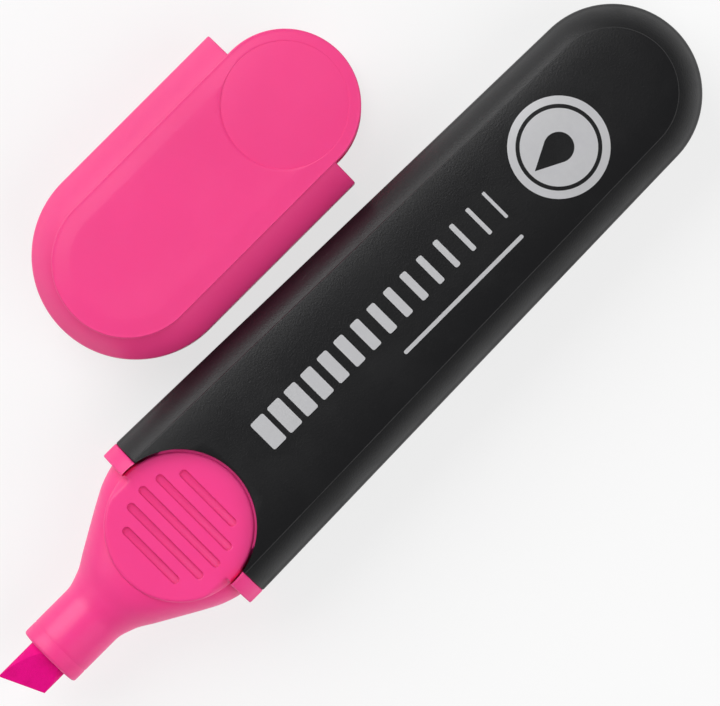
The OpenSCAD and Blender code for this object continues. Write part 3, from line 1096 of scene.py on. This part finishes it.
def add_lamp(name, place, aim, size, power, reflected=True):
    """A round soft lamp, aimed at a place on the table."""
    lamp = bpy.data.lights.new(name, "AREA")
    lamp.shape = "DISK"
    lamp.size = size
    lamp.energy = power
    holder = bpy.data.objects.new(name, lamp)
    holder.location = place
    holder.rotation_mode = "QUATERNION"
    holder.rotation_quaternion = (Vector(aim) - Vector(place)).to_track_quat("-Z", "Y")
    holder.visible_glossy = reflected
    bpy.context.scene.collection.objects.link(holder)


def make_world():
    """Plain studio air: dim overhead and paler towards the horizon."""
    world = bpy.data.worlds.new("studio")
    world.use_nodes = True
    tree = world.node_tree
    link = tree.links.new
    plain = tree.nodes["Background"]
    plain.inputs["Color"].default_value = (1, 1, 1, 1)
    way = new_node(tree, "ShaderNodeTexCoord")
    parts = new_node(tree, "ShaderNodeSeparateXYZ")
    level = new_node(tree, "ShaderNodeMapRange", {1: 0.0, 2: 1.0, 3: 0.3, 4: 0.1})
    link(way.outputs["Generated"], parts.inputs[0])
    link(parts.outputs["Z"], level.inputs[0])
    link(level.outputs[0], plain.inputs["Strength"])
    seen = new_node(tree, "ShaderNodeLightPath")
    white = new_node(tree, "ShaderNodeBackground", {"Color": (1, 1, 1, 1), "Strength": 1.0})
    mix = new_node(tree, "ShaderNodeMixShader")
    link(seen.outputs["Is Camera Ray"], mix.inputs[0])
    link(plain.outputs[0], mix.inputs[1])
    link(white.outputs[0], mix.inputs[2])
    link(mix.outputs[0], tree.nodes["World Output"].inputs["Surface"])
    bpy.context.scene.world = world


make_table()
make_world()
add_lamp("key_lamp", (-0.05, 0.56, 0.5), (0, 0.01, 0), 0.8, 5.2)
add_lamp("fill_lamp", (0.1, -0.46, 0.5), (0, 0, 0), 0.8, 3.2, reflected=False)

PICTURE_CENTRE = (-0.01295, -0.00058)
PICTURE_W = 0.0862
LENS = 400.0
SENSOR = 36.0


def make_camera():
    """A long lens far above the pen, so that it is seen almost without perspective."""
    data = bpy.data.cameras.new("camera")
    data.lens = LENS
    data.sensor_width = SENSOR
    camera = bpy.data.objects.new("camera", data)
    top_z = barrel_high.z * MM
    camera.location = (*PICTURE_CENTRE, top_z + LENS / SENSOR * PICTURE_W)
    camera.rotation_euler = (0, 0, math.radians(-45))
    data.clip_start = 0.01
    data.clip_end = 10.0
    bpy.context.scene.collection.objects.link(camera)
    bpy.context.scene.camera = camera


make_camera()
bpy.context.scene.view_settings.view_transform = "Standard"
::::::
▸ **Given request**:
Give the count of lines that hold the word "scene", with nothing added.

▸ **Right answer**:
6